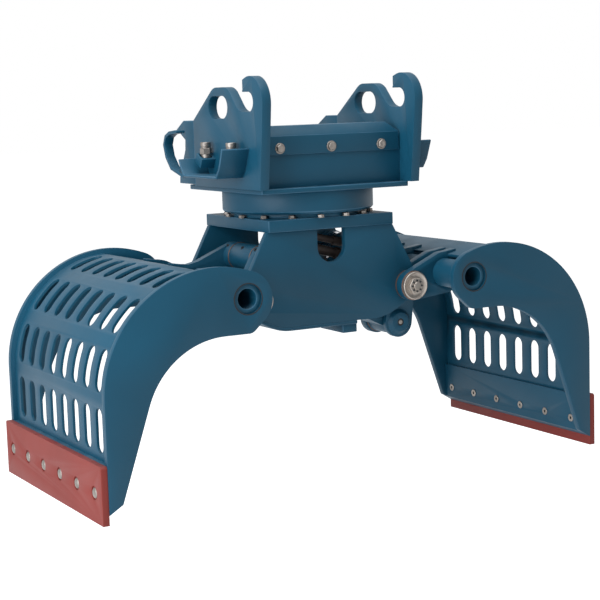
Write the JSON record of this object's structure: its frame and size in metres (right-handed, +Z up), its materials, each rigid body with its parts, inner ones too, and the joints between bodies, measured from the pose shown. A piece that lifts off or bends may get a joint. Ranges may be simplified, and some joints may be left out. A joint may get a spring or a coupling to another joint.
{
  "type": "excavator sorting grapple",
  "caption": "Sorting grapple: two counter-turning perforated shells with bolted blades under a body with link and cylinder, and a slewing head with hook ears.",
  "frame": {"origin": "on the ground under the middle of the open grapple, where the blade edges stand", "axes": "+Z up, +X to the right shell seen from the front, +Y to the rear; the hook of the ears opens upwards at the front, on -Y"},
  "size_m": [1.734, 0.804, 1.2252],
  "materials": {
    "blue_paint": "semi-gloss petrol blue paint, lightly worn on edges",
    "red_paint": "matt red-brown primer on cutting edge steel",
    "steel": "zinc plated and turned steel",
    "dark_steel": "black oxide steel",
    "rod_chrome": "ground hard chrome",
    "bronze": "greased bronze bushes",
    "hose": "brown-black sleeves on steel pipes"
  },
  "bodies": {
    "body": {"body_top_plate": "blue_paint", "slew_fixed_ring": "blue_paint", "slew_bolts": "steel", "body_front_plate": "blue_paint", "body_rear_plate": "blue_paint", "body_bottom_plate": "blue_paint", "bottom_stop_block": "blue_paint", "pivot_bushes": "bronze", "cylinder_anchor_lugs": "blue_paint", "cylinder_anchor_pin": "steel", "hose_manifold": "dark_steel", "hose_pipes": "hose"},
    "head": {"slew_turning_ring": "steel", "rotator_drum": "blue_paint", "head_base_plate": "blue_paint", "left_ear": "blue_paint", "right_ear": "blue_paint", "ear_front_plate": "blue_paint", "head_hood": "blue_paint", "hood_bolts": "steel", "ear_rear_plate": "blue_paint", "wedge_lips": "blue_paint", "left_tray": "blue_paint", "right_tray": "blue_paint", "coupling_brackets": "blue_paint", "quick_couplings": "steel", "guard_bars": "blue_paint"},
    "left_shell": {"left_front_side": "blue_paint", "left_rear_side": "blue_paint", "left_straight_plate": "blue_paint", "left_lower_plate": "blue_paint", "left_back_plate": "blue_paint", "left_top_plate": "blue_paint", "left_torque_tube": "blue_paint", "left_lugs": "blue_paint", "left_edge_bar": "blue_paint", "left_link_lever": "blue_paint", "left_link_pin": "steel", "left_blade": "red_paint", "left_blade_bolts": "steel", "left_pivot_pin": "steel"},
    "right_shell": {"right_front_side": "blue_paint", "right_rear_side": "blue_paint", "right_straight_plate": "blue_paint", "right_lower_plate": "blue_paint", "right_back_plate": "blue_paint", "right_top_plate": "blue_paint", "right_torque_tube": "blue_paint", "right_lugs": "blue_paint", "right_edge_bar": "blue_paint", "right_link_lever": "blue_paint", "right_cylinder_lever": "blue_paint", "right_lever_pins": "steel", "right_blade": "red_paint", "right_blade_bolts": "steel", "right_pivot_pin": "steel"},
    "sync_link": {"sync_link": "blue_paint"},
    "cylinder_barrel": {"cylinder_barrel": "blue_paint", "cylinder_gland": "dark_steel"},
    "cylinder_rod": {"cylinder_rod": "rod_chrome"}
  },
  "joints": [
    {"name": "head_turn", "type": "hinge", "parent": "body", "child": "head", "pos_m": [0, 0, 0.8068], "axis": [0, 0, 1], "continuous": true},
    {"name": "left_shell_close", "type": "hinge", "parent": "body", "child": "left_shell", "pos_m": [-0.276, 0, 0.5605], "axis": [0, -1, 0], "range_deg": [0, 65.5]},
    {"name": "right_shell_close", "type": "hinge", "parent": "body", "child": "right_shell", "pos_m": [0.276, 0, 0.5605], "axis": [0, 1, 0], "range_deg": [0, 65.5]},
    {"name": "link_swing", "type": "hinge", "parent": "left_shell", "child": "sync_link", "pos_m": [-0.217, 0, 0.6743], "axis": [0, -1, 0], "range_deg": [-54.8, 0]},
    {"name": "cylinder_tilt", "type": "hinge", "parent": "body", "child": "cylinder_barrel", "pos_m": [-0.15, 0.116, 0.5425], "axis": [0, -1, 0], "range_deg": [-6.6, 0]},
    {"name": "rod_extend", "type": "slide", "parent": "cylinder_barrel", "child": "cylinder_rod", "axis": [0.9404, 0, 0.3401], "range_m": [0, 0.132]}
  ],
  "couplings": [
    {"joint": "right_shell_close", "follows": "left_shell_close", "ratio": 1},
    {"joint": "link_swing", "follows": "left_shell_close", "ratio": -0.82661},
    {"joint": "cylinder_tilt", "follows": "left_shell_close", "ratio": -0.09786},
    {"joint": "rod_extend", "follows": "left_shell_close", "m_per_rad": 0.11421}
  ]
}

※

WRITTEN INSTRUCTION: Copy all the lines, exactly.

RESPONSE TO THE EXERCISE:
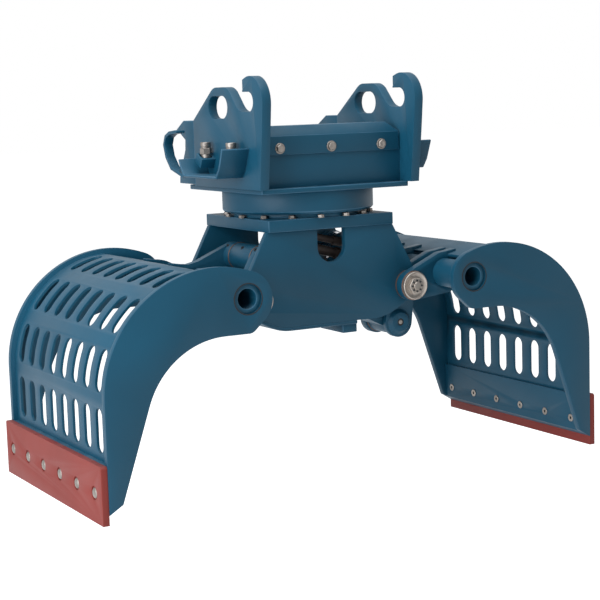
Write the JSON record of this object's structure: its frame and size in metres (right-handed, +Z up), its materials, each rigid body with its parts, inner ones too, and the joints between bodies, measured from the pose shown. A piece that lifts off or bends may get a joint. Ranges may be simplified, and some joints may be left out. A joint may get a spring or a coupling to another joint.
{
  "type": "excavator sorting grapple",
  "caption": "Sorting grapple: two counter-turning perforated shells with bolted blades under a body with link and cylinder, and a slewing head with hook ears.",
  "frame": {"origin": "on the ground under the middle of the open grapple, where the blade edges stand", "axes": "+Z up, +X to the right shell seen from the front, +Y to the rear; the hook of the ears opens upwards at the front, on -Y"},
  "size_m": [1.734, 0.804, 1.2252],
  "materials": {
    "blue_paint": "semi-gloss petrol blue paint, lightly worn on edges",
    "red_paint": "matt red-brown primer on cutting edge steel",
    "steel": "zinc plated and turned steel",
    "dark_steel": "black oxide steel",
    "rod_chrome": "ground hard chrome",
    "bronze": "greased bronze bushes",
    "hose": "brown-black sleeves on steel pipes"
  },
  "bodies": {
    "body": {"body_top_plate": "blue_paint", "slew_fixed_ring": "blue_paint", "slew_bolts": "steel", "body_front_plate": "blue_paint", "body_rear_plate": "blue_paint", "body_bottom_plate": "blue_paint", "bottom_stop_block": "blue_paint", "pivot_bushes": "bronze", "cylinder_anchor_lugs": "blue_paint", "cylinder_anchor_pin": "steel", "hose_manifold": "dark_steel", "hose_pipes": "hose"},
    "head": {"slew_turning_ring": "steel", "rotator_drum": "blue_paint", "head_base_plate": "blue_paint", "left_ear": "blue_paint", "right_ear": "blue_paint", "ear_front_plate": "blue_paint", "head_hood": "blue_paint", "hood_bolts": "steel", "ear_rear_plate": "blue_paint", "wedge_lips": "blue_paint", "left_tray": "blue_paint", "right_tray": "blue_paint", "coupling_brackets": "blue_paint", "quick_couplings": "steel", "guard_bars": "blue_paint"},
    "left_shell": {"left_front_side": "blue_paint", "left_rear_side": "blue_paint", "left_straight_plate": "blue_paint", "left_lower_plate": "blue_paint", "left_back_plate": "blue_paint", "left_top_plate": "blue_paint", "left_torque_tube": "blue_paint", "left_lugs": "blue_paint", "left_edge_bar": "blue_paint", "left_link_lever": "blue_paint", "left_link_pin": "steel", "left_blade": "red_paint", "left_blade_bolts": "steel", "left_pivot_pin": "steel"},
    "right_shell": {"right_front_side": "blue_paint", "right_rear_side": "blue_paint", "right_straight_plate": "blue_paint", "right_lower_plate": "blue_paint", "right_back_plate": "blue_paint", "right_top_plate": "blue_paint", "right_torque_tube": "blue_paint", "right_lugs": "blue_paint", "right_edge_bar": "blue_paint", "right_link_lever": "blue_paint", "right_cylinder_lever": "blue_paint", "right_lever_pins": "steel", "right_blade": "red_paint", "right_blade_bolts": "steel", "right_pivot_pin": "steel"},
    "sync_link": {"sync_link": "blue_paint"},
    "cylinder_barrel": {"cylinder_barrel": "blue_paint", "cylinder_gland": "dark_steel"},
    "cylinder_rod": {"cylinder_rod": "rod_chrome"}
  },
  "joints": [
    {"name": "head_turn", "type": "hinge", "parent": "body", "child": "head", "pos_m": [0, 0, 0.8068], "axis": [0, 0, 1], "continuous": true},
    {"name": "left_shell_close", "type": "hinge", "parent": "body", "child": "left_shell", "pos_m": [-0.276, 0, 0.5605], "axis": [0, -1, 0], "range_deg": [0, 65.5]},
    {"name": "right_shell_close", "type": "hinge", "parent": "body", "child": "right_shell", "pos_m": [0.276, 0, 0.5605], "axis": [0, 1, 0], "range_deg": [0, 65.5]},
    {"name": "link_swing", "type": "hinge", "parent": "left_shell", "child": "sync_link", "pos_m": [-0.217, 0, 0.6743], "axis": [0, -1, 0], "range_deg": [-54.8, 0]},
    {"name": "cylinder_tilt", "type": "hinge", "parent": "body", "child": "cylinder_barrel", "pos_m": [-0.15, 0.116, 0.5425], "axis": [0, -1, 0], "range_deg": [-6.6, 0]},
    {"name": "rod_extend", "type": "slide", "parent": "cylinder_barrel", "child": "cylinder_rod", "axis": [0.9404, 0, 0.3401], "range_m": [0, 0.132]}
  ],
  "couplings": [
    {"joint": "right_shell_close", "follows": "left_shell_close", "ratio": 1},
    {"joint": "link_swing", "follows": "left_shell_close", "ratio": -0.82661},
    {"joint": "cylinder_tilt", "follows": "left_shell_close", "ratio": -0.09786},
    {"joint": "rod_extend", "follows": "left_shell_close", "m_per_rad": 0.11421}
  ]
}